Dia's father, Nabil, said his son died from seven bullet wounds to his face and chest. Ashour also suffered a crushed skull. There is brown earth spread over the spot where he lay. "I think a jeep must have run over him. There was some kind of military vehicle up there," said Khadiji Al-Fataj, 61, who tended the bullet-riddled corpses once the soldiers had gone.

The "resistance" vanquished, 20 tanks entered Salfit, covered by helicopter machine gun fire. They combed through the village's narrow streets, arrested 20 "suspects," and blew up three homes, each belonging to a local Fatah leader.

Eshtieh knows them and is cut from the same cloth: young, a native of Salfit, a member Fatah's West Bank Higher Committee and an officer in Force-17, Arafat's so called "Presidential Guard."

He points out that all of those killed and most of those arrested are police officers or Fatah members and usually both. The police are the sinews of Arafat's rule in the occupied territories: Fatah the lifeblood that grants it legitimacy. Without the two Arafat cannot govern, cease-fire or no cease-fire.

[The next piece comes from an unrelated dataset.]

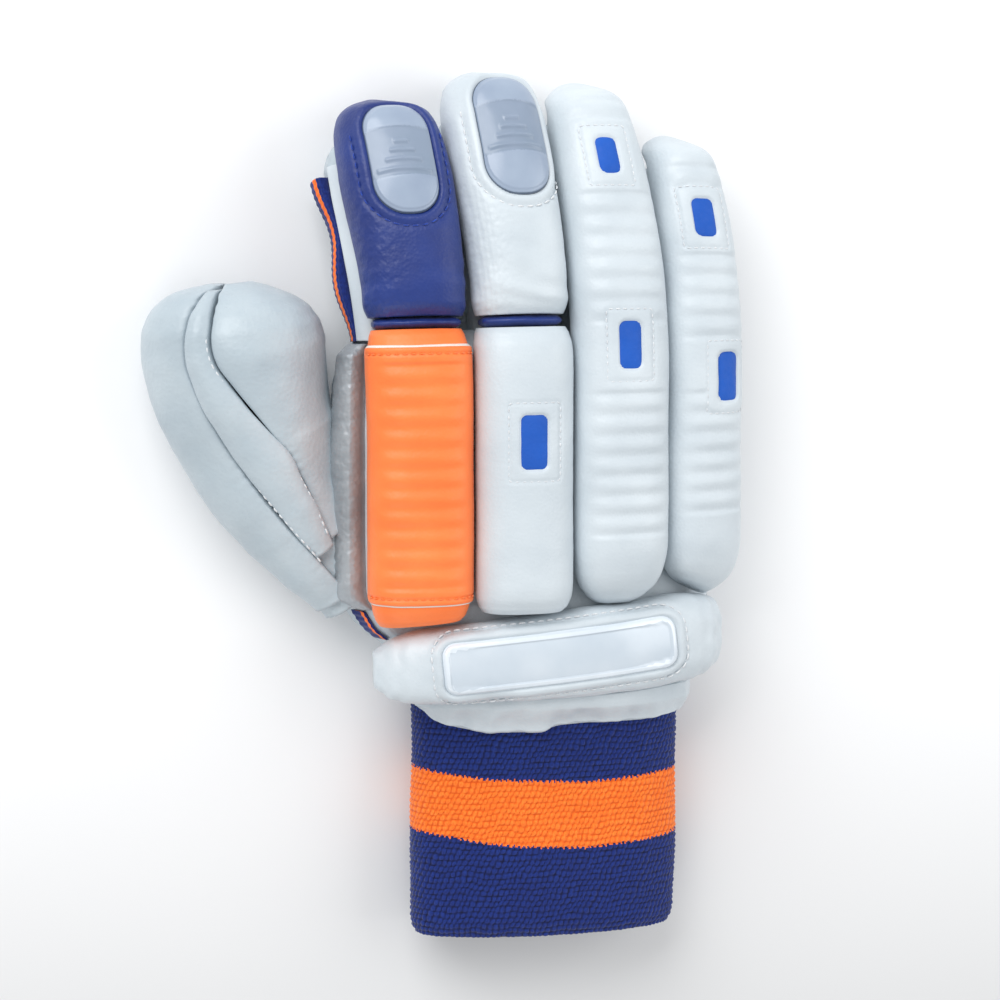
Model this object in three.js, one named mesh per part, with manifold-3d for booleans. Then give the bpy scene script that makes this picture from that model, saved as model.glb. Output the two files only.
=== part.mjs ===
// A right-hand batting glove for cricket, resting palm down with the back of the hand up.
// Millimetres. +Y runs to the fingertips, +X to the little finger, +Z out of the back of the hand.
// The origin is on the floor, in the middle of the flat heel of the palm. Below, the glove is built with its
// wrist crease at y = 0, and the last line moves it.
import * as THREE from "three";
import { mergeVertices } from "three/addons/utils/BufferGeometryUtils.js";
import Module from "manifold-3d";

const wasm = await Module();
wasm.setup();

// Clearances
const GAP = 0.3; // between two pieces that touch
const REST_GAP = 0.2; // from the floor to a fingertip or a pad that rests on it

// Hand and back
const HEEL_MIDDLE = 22; // from the wrist crease to the middle of the flat heel
const REACH = 203; // along the back, from the wrist crease to the middle fingertip
const CROTCH = 112; // along the back, where the fingers part
const WRIST_END = -20; // wrist edge of the leather hand
const PALM_SIDE_THUMB = 79; // reach of the palm's side wall towards the thumb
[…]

And this is the true purpose of Israel's war, he insists. "Sharon is aware that the US and Europe accept a Palestinian state in the West Bank and Gaza as fact. So he has to destroy the Palestinian Authority now -- area by area."

Eshtieh slumps in Salfit's new community centre, wrapped in a suede coat, his face haggard after a night tending the dead and wounded (he is a physician by profession).

"Look," he says, wearily. "I support the cease-fire. Hamas and Islamic Jihad do not have the right to act independently of the decision of the National Authority, though I'm unhappy about the arrests of their people. But a cease-fire cannot give Israel the license to destroy us. It certainly does not give me the right to tell my people not to resist."